Помимо прямого своего интереса – догматического (а с этой стороны они особенно ценны) – письма рассматриваемого периода, который можно назвать по месту нахождения Максима африканским, не безынтересны для нас еще в том отношении, что в них и только в них мы находим некоторые довольно ценные биографические данные относительно места деятельности Максима за время пребывания в Африке, относительно времени написания самых писем и т. п. Так, из одного письма к Марину, пресвитеру Кипрской церкви (t. II, col. 133 – 137), очевидно, что Максим вращался сначала в Бизаценской области (?? ?? ???????), а потом в проконсульской Африке, и именно в Карфагене77. В другом письме–к Иоанну кубикулярию (col. 460 – 509) – находим прямое указание на время и повод написания его78. При сопоставлении этих двух указаний мы приходим к следующему заключению: перед и во время написания упомянутого письма к Иоанну кубикулярию Максим проживал в Карфагене79. Следовательно, пребывание Максима в Карфагене падает на 641 год. А пребывание в Би–заценской области, на основании письма к Марину, должно быть отнесено к непосредственно предшествовавшему времени, т. е. или к началу 641, или к концу 640 года. А мы знаем, что как раз около этого последнего времени Максим и прибыл в Африку. Следовательно, по удалении из Александрии Максим явился, прежде всего, в Бизацинию, и именно, быть может, в Адрумет – приморский портовый город; затем переселился в Карфаген.
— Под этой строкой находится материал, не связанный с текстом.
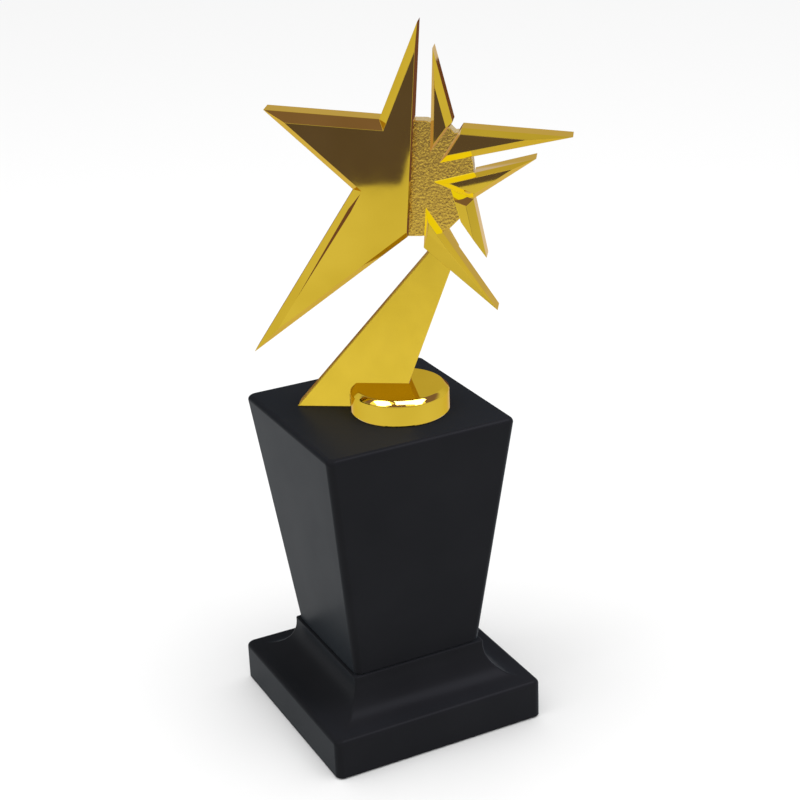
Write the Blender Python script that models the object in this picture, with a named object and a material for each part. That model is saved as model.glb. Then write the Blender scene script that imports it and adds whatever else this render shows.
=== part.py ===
"""Star trophy: a gold star of one large half and five shards, held by a fin in a disc,
on a black tapered column and a moulded plinth. A long tie rod clamps the base together."""

from math import cos, pi, radians, sin

import bmesh
import bpy
from mathutils import Matrix, Vector

# All lengths below are millimetres. Heights named *_Z are measured from the table.
MM = 0.001
GAP = 0.3

# Base
FELT_SIDE = 84.0
FELT_THICKNESS = 1.2
FELT_SEAT_Z = FELT_THICKNESS + GAP
PLINTH_Z = 0.4
PLINTH_SIDE = 91.0
SLAB_TOP_Z = 17.0
SLAB_FLAT = 3.2
LEDGE_SIDE = 57.4
LEDGE_RIM = 1.6
LEDGE_Z = 32.0
COLUMN_FOOT_SIDE = 55.2
COLUMN_TOP_SIDE = 78.5
COLUMN_Z = LEDGE_Z + GAP
COLUMN_TOP_Z = 131.0
EDGE_ROUND = 2.0
EDGE_BREAK = 0.5
CORNER_ROUND = 3.0
MITRE_ROUND = 0.9

# Tie rod and its hardware
ROD_RADIUS = 3.0
ROD_HOLE_RADIUS = 3.5
COUNTERBORE_RADIUS = 11.0
ROD_CHAMFER = 0.8
COUNTERBORE_Z = 10.5
WASHER_RADIUS = 9.0
WASHER_THICKNESS = 1.6
WASHER_BREAK = 0.2
NUT_FLATS = 10.0
NUT_HEIGHT = 5.0
NUT_CHAMFER = 0.6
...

Обращая внимание на то обстоятельство, что впоследствии епископы трех африканских провинций – Бизацинии, Нумидии и Мавритании – на соборах, составившихся в этих провинциях, решительно высказались против монофелитизма, можно допустить, что после пребывания в Карфагене, более или менее продолжительного, Максим путешествовал по Нумидии и Мавритании и отсюда снова вернулся в Карфаген.

Максим прожил в Африке около пяти лет. Пятилетнее пребывание его здесь завершилось весьма знаменательным фактом, имевшим значение не только в жизни Африканской церкви, но и в целой истории монофелитских движений. Это знаменитый диспут между Максимом и экс–патриархом Пирром. Дело в том, что после довольно непродолжительного управления Константинопольским патриархатом в октябре 641 года 80 Пирр должен был сложить с себя патриаршее звание81 и бежал через Халкидон82 в Африку. Время появления Пирра в Африке неизвестно. Известно только, что в Африке Пирр имел несколько столкновений с Максимом, после чего между ними состоялся публичный диспут. Это было в июне месяце 645 года. Хотя о месте столь важного события нигде не упоминается, но, скорее всего, можно допустить, что оно имело место в Карфагене, резиденции наместника Африки. На диспуте присутствовали несколько епископов, Григорий «????????????» патриций и много «знатных и благочестивых» мужей83.